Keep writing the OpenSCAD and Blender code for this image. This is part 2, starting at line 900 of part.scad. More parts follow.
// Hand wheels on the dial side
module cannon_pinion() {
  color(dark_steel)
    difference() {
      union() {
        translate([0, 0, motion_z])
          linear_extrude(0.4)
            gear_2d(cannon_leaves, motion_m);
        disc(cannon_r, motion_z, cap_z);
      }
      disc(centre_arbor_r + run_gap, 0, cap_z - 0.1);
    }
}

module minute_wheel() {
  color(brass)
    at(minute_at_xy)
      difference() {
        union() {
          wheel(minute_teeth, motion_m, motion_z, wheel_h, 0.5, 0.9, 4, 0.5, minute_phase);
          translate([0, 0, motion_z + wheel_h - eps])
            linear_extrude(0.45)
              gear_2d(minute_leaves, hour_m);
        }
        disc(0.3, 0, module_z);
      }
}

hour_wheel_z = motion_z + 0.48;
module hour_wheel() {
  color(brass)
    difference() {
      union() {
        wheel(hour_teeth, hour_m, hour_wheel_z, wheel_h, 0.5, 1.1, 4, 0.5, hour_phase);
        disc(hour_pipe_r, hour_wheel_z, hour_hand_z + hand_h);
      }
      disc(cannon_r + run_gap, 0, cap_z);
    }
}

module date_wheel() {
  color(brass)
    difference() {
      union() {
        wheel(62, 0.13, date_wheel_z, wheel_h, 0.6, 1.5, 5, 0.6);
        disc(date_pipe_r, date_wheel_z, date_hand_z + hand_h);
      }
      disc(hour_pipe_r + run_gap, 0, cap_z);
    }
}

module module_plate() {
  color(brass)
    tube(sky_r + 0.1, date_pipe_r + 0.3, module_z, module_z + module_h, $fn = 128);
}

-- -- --

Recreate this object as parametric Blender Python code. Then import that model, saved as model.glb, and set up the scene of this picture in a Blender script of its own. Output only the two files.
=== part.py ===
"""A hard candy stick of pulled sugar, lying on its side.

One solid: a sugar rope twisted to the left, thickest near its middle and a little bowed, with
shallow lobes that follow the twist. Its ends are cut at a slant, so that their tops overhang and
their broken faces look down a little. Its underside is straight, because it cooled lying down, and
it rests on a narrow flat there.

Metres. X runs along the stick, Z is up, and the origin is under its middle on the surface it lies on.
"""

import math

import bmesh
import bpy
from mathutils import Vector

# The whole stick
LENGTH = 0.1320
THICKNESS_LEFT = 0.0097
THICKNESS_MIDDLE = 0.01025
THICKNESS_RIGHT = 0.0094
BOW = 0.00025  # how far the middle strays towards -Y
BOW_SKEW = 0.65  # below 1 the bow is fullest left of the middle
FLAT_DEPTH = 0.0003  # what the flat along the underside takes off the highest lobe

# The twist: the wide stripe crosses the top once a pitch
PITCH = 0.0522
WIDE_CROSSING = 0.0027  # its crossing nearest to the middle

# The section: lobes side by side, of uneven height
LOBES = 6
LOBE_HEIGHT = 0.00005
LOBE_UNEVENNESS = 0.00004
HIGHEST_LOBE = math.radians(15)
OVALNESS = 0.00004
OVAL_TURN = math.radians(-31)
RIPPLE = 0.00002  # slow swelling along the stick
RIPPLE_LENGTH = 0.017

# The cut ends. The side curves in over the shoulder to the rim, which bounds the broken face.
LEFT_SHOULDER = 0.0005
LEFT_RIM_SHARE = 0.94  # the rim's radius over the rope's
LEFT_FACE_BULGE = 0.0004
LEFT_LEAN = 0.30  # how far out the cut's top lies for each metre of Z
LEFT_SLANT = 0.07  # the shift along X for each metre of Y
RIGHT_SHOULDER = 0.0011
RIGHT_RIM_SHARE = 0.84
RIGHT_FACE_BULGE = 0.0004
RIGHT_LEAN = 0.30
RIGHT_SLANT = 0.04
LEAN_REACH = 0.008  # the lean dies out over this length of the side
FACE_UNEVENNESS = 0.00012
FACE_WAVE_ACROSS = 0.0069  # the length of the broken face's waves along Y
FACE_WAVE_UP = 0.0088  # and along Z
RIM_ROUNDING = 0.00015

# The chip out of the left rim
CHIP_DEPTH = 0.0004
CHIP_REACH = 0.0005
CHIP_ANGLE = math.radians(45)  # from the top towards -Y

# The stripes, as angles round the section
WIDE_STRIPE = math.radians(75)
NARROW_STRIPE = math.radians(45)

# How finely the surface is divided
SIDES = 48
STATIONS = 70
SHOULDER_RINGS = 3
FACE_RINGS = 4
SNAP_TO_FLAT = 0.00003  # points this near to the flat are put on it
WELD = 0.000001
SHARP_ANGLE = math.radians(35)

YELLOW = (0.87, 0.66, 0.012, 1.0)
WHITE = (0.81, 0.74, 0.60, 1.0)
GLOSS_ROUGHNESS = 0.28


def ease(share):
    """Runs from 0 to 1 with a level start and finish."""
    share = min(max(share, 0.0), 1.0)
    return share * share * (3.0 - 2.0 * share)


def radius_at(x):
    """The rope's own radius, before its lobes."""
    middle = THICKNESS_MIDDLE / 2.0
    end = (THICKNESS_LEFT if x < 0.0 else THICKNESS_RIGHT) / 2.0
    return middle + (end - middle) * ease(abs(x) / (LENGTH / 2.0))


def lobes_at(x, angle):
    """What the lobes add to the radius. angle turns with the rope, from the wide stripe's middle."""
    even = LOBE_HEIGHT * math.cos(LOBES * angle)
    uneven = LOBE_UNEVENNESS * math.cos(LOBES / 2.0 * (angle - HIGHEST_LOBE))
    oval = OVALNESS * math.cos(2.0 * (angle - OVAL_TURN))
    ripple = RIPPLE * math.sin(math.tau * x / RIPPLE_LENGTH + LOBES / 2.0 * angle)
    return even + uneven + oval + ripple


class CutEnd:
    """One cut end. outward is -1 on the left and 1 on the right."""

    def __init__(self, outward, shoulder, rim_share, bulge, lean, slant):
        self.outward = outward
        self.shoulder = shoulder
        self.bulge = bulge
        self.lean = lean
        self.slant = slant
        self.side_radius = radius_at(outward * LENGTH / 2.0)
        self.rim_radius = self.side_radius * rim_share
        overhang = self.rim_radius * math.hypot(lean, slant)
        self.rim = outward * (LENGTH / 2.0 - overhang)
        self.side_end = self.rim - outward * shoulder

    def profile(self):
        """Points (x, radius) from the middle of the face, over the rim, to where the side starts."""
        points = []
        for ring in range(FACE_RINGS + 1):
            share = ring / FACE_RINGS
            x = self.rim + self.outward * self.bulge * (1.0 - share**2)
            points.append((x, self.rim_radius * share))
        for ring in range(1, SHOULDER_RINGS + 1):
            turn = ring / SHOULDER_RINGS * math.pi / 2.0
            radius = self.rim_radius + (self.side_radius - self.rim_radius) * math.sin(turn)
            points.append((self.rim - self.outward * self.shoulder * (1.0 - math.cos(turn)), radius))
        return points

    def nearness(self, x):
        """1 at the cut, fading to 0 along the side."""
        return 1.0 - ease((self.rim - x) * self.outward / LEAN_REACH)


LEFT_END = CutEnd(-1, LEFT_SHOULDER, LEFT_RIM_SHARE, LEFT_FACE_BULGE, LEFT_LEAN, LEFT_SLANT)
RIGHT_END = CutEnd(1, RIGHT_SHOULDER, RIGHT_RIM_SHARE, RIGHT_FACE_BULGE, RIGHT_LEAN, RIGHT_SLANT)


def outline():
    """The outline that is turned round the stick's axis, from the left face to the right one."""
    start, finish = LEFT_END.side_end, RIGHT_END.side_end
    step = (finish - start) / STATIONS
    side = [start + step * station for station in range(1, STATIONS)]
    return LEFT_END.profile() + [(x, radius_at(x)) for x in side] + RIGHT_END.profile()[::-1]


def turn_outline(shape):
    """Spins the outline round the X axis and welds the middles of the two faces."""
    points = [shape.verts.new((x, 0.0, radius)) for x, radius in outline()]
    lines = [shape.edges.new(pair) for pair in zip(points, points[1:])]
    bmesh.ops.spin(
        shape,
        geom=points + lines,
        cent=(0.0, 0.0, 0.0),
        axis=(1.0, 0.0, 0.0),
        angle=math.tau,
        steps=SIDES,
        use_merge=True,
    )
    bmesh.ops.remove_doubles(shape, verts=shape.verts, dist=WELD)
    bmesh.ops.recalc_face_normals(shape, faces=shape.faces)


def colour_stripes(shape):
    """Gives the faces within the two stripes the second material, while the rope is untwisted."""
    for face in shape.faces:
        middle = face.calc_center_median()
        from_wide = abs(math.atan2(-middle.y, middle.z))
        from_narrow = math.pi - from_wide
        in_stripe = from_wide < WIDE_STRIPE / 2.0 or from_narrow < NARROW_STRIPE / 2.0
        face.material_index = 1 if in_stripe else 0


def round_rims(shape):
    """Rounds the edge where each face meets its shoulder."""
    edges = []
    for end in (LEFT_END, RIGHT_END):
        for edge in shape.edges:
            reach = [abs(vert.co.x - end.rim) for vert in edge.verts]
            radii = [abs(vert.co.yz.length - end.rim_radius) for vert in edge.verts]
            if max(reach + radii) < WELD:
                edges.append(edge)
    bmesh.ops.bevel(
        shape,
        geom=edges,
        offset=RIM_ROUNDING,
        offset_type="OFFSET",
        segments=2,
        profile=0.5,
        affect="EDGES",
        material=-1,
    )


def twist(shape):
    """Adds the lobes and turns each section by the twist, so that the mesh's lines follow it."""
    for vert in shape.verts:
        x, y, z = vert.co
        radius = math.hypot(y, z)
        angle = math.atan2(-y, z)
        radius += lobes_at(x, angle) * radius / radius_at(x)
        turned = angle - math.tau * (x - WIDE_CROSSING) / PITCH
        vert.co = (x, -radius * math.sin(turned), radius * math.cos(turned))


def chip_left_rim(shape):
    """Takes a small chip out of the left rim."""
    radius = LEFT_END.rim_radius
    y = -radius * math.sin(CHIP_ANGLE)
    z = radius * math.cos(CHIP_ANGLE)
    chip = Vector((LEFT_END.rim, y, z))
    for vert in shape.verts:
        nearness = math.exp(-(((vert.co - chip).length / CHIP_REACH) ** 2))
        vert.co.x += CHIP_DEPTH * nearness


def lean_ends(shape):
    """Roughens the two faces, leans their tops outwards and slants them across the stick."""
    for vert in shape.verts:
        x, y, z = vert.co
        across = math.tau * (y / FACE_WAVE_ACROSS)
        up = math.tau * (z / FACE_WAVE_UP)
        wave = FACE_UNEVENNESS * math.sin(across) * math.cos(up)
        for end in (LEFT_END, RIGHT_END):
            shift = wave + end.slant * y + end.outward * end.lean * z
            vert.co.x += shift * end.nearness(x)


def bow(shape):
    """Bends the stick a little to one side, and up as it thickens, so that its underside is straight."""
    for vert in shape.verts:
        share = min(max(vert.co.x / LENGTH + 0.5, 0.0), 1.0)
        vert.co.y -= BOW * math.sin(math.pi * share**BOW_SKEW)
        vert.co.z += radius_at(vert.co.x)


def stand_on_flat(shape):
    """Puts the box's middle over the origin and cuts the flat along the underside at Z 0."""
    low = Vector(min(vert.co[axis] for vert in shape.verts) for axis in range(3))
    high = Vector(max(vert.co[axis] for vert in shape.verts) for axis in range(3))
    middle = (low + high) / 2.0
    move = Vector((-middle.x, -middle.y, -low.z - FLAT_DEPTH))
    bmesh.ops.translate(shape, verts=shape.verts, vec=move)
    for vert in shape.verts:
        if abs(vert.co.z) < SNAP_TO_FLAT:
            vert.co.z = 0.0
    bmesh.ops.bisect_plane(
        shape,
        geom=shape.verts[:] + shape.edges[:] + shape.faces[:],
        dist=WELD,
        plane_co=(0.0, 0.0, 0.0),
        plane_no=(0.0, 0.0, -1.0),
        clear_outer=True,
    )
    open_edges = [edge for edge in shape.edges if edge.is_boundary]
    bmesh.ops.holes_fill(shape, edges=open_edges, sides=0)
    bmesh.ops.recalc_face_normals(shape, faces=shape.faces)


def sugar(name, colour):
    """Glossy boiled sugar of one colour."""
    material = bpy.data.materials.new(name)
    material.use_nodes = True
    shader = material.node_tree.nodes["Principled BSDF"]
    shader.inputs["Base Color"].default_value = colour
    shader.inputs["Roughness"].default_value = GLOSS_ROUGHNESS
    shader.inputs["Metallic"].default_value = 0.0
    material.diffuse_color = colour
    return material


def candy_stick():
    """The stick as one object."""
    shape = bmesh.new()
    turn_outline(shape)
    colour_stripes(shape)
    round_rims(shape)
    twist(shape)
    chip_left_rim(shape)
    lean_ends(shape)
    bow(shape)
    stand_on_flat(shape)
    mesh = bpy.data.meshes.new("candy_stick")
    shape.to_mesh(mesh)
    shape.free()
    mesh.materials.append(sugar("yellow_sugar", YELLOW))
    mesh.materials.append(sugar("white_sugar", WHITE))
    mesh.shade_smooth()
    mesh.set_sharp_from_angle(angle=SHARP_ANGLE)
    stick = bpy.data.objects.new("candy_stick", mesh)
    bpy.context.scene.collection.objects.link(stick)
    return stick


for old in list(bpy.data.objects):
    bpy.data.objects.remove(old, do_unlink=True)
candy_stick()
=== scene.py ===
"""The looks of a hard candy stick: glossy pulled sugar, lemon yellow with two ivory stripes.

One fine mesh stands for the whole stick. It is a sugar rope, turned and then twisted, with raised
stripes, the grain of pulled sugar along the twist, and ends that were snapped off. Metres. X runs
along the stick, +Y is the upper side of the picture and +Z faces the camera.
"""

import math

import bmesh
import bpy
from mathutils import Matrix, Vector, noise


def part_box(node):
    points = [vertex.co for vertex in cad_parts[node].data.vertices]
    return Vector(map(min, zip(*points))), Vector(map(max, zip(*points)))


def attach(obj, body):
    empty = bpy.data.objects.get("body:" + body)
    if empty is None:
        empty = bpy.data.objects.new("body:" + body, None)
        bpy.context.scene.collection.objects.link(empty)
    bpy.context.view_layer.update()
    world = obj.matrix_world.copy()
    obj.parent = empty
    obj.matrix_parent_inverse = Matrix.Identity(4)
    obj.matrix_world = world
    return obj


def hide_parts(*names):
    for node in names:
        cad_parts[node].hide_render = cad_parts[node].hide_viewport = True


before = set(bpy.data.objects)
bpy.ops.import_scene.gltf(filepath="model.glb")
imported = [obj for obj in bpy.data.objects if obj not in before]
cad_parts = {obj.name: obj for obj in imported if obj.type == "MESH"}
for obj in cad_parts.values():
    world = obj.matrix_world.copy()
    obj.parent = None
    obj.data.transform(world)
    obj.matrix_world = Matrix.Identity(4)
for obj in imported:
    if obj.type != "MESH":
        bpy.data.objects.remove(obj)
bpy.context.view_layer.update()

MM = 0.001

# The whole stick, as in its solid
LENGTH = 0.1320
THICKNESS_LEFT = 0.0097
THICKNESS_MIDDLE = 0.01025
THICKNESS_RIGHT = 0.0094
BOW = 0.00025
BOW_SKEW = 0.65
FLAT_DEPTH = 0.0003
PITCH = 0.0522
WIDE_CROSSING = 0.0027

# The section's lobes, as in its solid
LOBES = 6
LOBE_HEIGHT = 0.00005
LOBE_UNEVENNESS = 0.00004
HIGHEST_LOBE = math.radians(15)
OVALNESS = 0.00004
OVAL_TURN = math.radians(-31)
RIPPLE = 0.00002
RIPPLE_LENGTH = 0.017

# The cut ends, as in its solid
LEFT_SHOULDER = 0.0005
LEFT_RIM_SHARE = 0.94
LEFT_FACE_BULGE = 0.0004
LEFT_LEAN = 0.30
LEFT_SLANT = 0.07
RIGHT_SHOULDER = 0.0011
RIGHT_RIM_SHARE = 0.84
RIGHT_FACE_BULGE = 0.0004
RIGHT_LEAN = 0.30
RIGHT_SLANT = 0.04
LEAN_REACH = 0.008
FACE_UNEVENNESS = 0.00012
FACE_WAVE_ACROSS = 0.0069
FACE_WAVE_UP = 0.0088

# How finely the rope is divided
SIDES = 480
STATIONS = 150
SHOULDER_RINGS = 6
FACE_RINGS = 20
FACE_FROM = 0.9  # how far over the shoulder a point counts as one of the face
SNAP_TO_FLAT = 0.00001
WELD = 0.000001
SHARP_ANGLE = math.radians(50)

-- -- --

**Set problem:**
Above are the lines; repeat exactly the ones from the line containing "shape.to_mesh(mesh)" down to the line containing "two ivory stripes.", both inclusive.

**Reply:**
    shape.to_mesh(mesh)
    shape.free()
    mesh.materials.append(sugar("yellow_sugar", YELLOW))
    mesh.materials.append(sugar("white_sugar", WHITE))
    mesh.shade_smooth()
    mesh.set_sharp_from_angle(angle=SHARP_ANGLE)
    stick = bpy.data.objects.new("candy_stick", mesh)
    bpy.context.scene.collection.objects.link(stick)
    return stick


for old in list(bpy.data.objects):
    bpy.data.objects.remove(old, do_unlink=True)
candy_stick()
=== scene.py ===
"""The looks of a hard candy stick: glossy pulled sugar, lemon yellow with two ivory stripes.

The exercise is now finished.